> [Task to carry out]:
Check each line of the data for "pose" and select those that have it.

> [Records for the task]:

·····

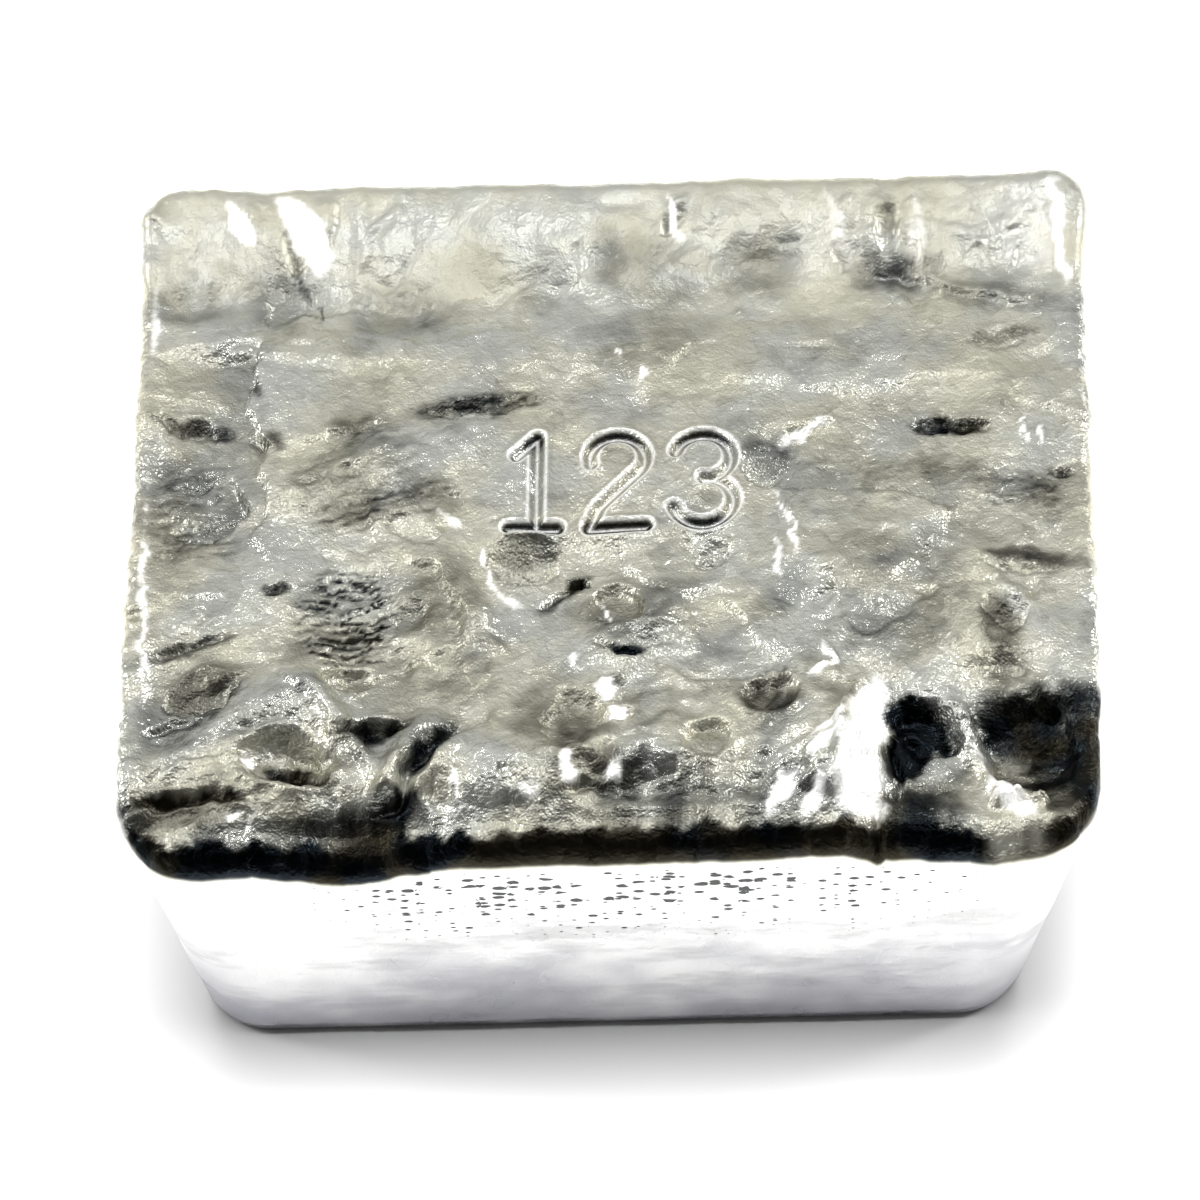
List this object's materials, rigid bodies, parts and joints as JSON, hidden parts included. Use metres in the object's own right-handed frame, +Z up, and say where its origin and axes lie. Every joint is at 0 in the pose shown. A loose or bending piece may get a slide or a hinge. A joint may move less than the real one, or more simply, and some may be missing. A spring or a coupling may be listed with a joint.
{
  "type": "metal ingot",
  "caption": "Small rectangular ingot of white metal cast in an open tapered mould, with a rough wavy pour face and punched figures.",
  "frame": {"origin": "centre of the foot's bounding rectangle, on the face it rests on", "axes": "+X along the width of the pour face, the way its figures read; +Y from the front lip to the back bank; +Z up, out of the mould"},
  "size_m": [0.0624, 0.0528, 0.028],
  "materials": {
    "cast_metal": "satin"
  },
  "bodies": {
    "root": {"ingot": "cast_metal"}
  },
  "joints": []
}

·····

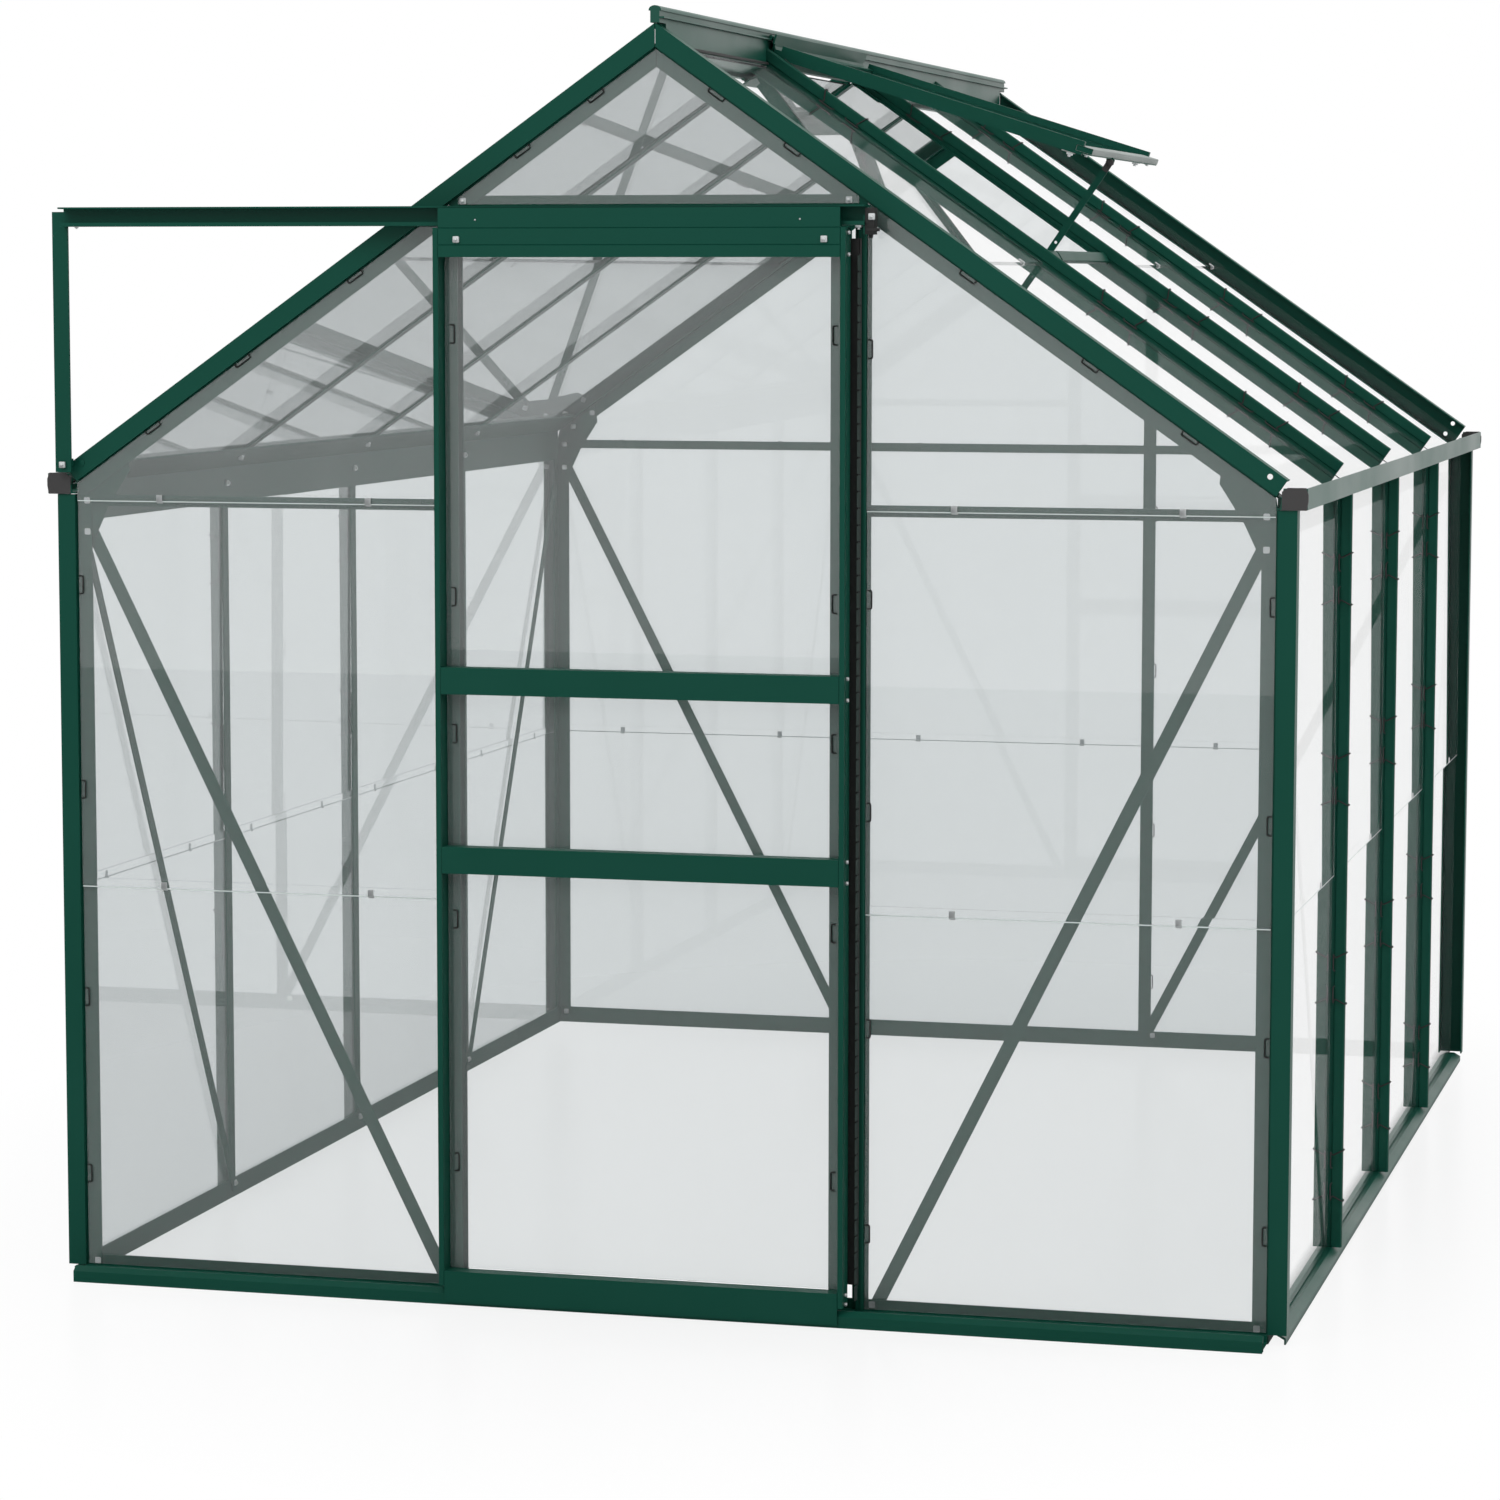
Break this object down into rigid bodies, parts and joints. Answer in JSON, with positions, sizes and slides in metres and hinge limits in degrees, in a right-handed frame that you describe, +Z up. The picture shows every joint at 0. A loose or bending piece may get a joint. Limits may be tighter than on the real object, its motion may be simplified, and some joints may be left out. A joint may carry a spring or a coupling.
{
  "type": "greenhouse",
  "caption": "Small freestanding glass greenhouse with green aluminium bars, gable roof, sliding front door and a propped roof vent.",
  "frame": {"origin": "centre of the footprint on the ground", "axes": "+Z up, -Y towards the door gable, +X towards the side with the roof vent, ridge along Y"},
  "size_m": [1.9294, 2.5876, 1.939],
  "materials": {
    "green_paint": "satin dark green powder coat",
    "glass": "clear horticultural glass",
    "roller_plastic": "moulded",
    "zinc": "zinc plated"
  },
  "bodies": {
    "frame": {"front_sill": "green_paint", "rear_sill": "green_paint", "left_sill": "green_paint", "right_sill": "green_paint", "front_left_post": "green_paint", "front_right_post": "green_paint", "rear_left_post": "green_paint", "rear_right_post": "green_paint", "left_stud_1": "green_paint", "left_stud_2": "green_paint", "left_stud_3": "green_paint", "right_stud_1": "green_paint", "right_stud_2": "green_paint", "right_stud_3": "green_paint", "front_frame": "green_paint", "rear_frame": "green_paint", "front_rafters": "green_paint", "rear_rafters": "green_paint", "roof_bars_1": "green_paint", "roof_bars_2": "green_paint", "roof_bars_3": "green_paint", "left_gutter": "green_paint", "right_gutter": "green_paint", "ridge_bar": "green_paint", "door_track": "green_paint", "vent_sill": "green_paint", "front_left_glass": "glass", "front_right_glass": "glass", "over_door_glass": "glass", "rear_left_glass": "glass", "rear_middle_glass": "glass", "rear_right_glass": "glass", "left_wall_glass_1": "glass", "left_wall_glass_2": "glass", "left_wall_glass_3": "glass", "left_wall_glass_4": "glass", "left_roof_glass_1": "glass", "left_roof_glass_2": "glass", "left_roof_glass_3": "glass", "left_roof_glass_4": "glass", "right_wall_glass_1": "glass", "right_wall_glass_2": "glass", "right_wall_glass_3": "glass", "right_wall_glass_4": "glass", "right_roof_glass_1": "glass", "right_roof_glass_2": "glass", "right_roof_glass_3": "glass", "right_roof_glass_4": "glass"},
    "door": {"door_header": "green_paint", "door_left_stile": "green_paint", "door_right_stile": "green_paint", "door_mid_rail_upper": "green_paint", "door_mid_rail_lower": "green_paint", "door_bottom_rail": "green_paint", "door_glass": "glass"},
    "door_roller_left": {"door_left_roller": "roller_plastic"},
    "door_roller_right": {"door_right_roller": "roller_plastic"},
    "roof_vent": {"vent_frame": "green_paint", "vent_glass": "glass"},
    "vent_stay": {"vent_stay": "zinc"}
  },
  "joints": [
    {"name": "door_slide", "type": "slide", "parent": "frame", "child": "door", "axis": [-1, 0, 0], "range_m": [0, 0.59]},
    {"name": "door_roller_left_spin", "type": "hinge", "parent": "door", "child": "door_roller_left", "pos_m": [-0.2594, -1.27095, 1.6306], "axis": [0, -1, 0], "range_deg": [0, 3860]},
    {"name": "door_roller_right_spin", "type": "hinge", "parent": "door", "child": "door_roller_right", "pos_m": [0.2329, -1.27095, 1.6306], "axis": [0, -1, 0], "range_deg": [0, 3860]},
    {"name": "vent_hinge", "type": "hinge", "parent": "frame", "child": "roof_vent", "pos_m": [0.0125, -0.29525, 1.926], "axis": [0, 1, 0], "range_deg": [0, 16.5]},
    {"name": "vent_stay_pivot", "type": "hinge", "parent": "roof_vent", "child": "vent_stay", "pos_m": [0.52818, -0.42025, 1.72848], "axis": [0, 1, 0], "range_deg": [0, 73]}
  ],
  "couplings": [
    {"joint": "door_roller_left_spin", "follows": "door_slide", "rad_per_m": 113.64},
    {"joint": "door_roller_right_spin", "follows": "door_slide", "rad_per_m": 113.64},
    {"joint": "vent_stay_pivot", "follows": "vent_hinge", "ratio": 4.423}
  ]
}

·····

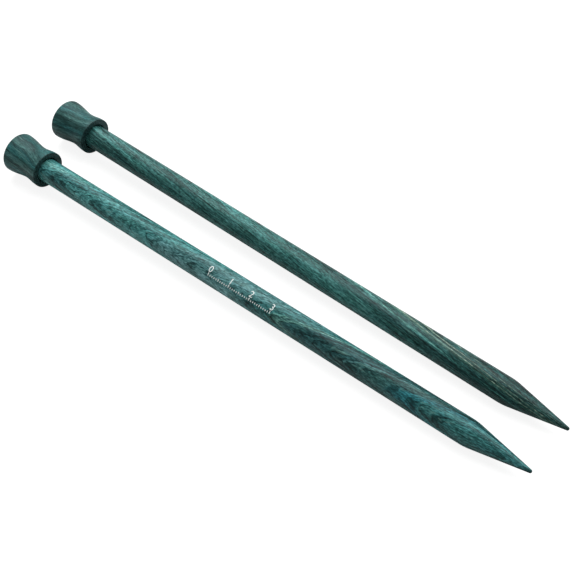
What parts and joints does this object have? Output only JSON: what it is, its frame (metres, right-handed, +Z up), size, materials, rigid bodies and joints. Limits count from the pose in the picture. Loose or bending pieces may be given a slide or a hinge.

·····

> [Task output]:
List this object's materials, rigid bodies, parts and joints as JSON, hidden parts included. Use metres in the object's own right-handed frame, +Z up, and say where its origin and axes lie. Every joint is at 0 in the pose shown. A loose or bending piece may get a slide or a hinge. A joint may move less than the real one, or more simply, and some may be missing. A spring or a coupling may be listed with a joint.
What parts and joints does this object have? Output only JSON: what it is, its frame (metres, right-handed, +Z up), size, materials, rigid bodies and joints. Limits count from the pose in the picture. Loose or bending pieces may be given a slide or a hinge.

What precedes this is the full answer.